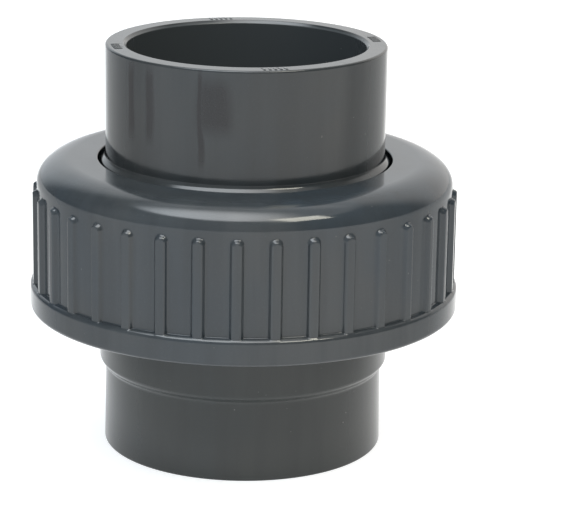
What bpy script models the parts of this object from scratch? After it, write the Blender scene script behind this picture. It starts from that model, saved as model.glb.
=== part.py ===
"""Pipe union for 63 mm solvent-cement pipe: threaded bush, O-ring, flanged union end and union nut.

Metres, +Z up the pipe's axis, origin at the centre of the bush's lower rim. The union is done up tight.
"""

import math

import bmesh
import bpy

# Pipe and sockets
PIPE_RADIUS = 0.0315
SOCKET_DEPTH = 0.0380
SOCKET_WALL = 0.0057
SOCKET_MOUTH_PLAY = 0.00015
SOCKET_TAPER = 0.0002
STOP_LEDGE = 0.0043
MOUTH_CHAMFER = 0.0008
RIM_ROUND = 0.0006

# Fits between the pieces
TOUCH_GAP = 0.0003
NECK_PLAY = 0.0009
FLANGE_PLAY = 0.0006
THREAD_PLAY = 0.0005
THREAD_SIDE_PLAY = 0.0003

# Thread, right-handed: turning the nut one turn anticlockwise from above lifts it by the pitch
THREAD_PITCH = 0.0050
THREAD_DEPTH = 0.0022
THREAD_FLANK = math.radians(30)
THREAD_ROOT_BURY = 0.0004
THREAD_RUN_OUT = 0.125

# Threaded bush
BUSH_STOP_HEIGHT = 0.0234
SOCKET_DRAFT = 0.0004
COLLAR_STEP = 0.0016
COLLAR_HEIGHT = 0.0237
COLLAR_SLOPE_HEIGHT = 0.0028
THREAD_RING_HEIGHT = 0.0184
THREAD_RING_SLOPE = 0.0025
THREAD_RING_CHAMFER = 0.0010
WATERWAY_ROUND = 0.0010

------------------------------

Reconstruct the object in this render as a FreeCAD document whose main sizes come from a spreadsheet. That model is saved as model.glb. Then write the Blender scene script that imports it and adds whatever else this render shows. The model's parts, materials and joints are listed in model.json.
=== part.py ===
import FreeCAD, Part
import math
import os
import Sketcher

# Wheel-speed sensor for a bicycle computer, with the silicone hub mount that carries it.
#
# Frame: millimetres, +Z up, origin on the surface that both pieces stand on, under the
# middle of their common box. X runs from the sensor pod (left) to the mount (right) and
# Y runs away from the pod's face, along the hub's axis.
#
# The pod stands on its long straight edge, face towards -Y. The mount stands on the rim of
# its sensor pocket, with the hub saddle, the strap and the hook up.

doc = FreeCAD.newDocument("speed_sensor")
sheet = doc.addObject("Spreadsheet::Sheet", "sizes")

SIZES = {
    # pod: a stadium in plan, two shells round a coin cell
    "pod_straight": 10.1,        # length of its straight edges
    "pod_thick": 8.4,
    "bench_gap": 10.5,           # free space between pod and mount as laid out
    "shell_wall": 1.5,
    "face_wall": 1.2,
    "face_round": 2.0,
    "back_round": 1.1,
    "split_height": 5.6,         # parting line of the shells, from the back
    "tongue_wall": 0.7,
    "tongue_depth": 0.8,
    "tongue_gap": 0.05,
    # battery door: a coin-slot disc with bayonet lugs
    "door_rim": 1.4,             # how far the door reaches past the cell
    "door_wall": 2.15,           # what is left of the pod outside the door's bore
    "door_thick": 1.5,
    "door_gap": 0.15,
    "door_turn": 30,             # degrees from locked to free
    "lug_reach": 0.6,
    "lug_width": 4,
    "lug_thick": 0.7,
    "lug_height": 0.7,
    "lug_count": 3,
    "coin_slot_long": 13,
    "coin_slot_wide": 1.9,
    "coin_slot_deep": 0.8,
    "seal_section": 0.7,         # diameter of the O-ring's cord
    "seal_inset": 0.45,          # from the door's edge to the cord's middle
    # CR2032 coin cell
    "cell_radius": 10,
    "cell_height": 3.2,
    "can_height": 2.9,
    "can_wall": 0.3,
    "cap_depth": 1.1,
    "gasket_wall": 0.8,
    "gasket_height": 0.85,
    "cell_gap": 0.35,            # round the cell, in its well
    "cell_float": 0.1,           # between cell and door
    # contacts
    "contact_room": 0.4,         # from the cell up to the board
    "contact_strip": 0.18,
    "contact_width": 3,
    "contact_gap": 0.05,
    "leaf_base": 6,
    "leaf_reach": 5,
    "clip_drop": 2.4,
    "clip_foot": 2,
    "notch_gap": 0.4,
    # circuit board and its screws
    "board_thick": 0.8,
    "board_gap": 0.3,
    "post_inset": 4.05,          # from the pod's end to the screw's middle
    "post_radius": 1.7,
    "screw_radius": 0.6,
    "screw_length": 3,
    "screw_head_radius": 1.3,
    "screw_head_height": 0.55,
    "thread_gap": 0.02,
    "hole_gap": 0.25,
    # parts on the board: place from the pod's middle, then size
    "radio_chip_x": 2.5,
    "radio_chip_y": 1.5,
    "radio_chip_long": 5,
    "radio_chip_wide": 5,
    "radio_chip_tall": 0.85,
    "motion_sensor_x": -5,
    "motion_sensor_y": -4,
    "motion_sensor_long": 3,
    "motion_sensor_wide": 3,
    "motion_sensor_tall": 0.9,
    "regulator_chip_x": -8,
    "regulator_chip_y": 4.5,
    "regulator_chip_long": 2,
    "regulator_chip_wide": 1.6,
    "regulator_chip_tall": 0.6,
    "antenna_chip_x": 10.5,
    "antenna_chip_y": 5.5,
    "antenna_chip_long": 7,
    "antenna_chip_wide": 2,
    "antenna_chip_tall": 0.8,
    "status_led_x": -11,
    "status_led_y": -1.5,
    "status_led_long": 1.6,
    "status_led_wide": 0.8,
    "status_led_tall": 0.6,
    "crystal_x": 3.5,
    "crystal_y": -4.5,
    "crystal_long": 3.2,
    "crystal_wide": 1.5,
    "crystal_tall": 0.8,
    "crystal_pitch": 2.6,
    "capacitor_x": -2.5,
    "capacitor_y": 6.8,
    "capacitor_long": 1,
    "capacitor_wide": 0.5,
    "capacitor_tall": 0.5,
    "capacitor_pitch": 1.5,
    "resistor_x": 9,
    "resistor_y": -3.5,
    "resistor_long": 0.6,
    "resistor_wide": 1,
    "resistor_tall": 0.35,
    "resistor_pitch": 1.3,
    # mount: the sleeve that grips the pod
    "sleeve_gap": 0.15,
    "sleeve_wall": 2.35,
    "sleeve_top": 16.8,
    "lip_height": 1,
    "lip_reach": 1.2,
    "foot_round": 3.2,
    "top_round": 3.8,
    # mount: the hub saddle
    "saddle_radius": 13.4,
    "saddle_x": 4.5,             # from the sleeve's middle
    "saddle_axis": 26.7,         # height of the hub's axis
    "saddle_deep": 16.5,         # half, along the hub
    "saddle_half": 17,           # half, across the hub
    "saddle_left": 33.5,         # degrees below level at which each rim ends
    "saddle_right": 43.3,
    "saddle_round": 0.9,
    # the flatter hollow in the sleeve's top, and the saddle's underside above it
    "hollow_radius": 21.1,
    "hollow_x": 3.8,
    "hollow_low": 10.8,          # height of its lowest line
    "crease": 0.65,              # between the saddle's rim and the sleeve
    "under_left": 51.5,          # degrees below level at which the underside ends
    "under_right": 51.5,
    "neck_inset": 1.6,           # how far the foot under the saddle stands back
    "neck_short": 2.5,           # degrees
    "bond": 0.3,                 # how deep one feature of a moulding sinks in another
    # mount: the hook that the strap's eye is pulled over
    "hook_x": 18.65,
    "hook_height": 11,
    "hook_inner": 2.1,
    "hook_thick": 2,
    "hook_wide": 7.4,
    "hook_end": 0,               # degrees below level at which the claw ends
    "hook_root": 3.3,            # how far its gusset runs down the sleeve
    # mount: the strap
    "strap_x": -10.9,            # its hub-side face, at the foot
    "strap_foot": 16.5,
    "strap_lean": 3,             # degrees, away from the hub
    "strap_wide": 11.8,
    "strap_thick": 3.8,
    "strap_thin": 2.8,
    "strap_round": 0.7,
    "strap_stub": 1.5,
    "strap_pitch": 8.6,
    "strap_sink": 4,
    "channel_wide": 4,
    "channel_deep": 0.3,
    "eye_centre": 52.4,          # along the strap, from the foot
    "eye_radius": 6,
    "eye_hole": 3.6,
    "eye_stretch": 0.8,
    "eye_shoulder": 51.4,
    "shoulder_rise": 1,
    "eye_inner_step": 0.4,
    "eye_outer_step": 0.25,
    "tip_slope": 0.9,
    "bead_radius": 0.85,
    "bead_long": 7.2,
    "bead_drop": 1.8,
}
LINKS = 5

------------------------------

◆ GOAL
Report how many lines of the preceding records include "model". Output the number only.

◆ ANSWER TO THE PROBLEM
2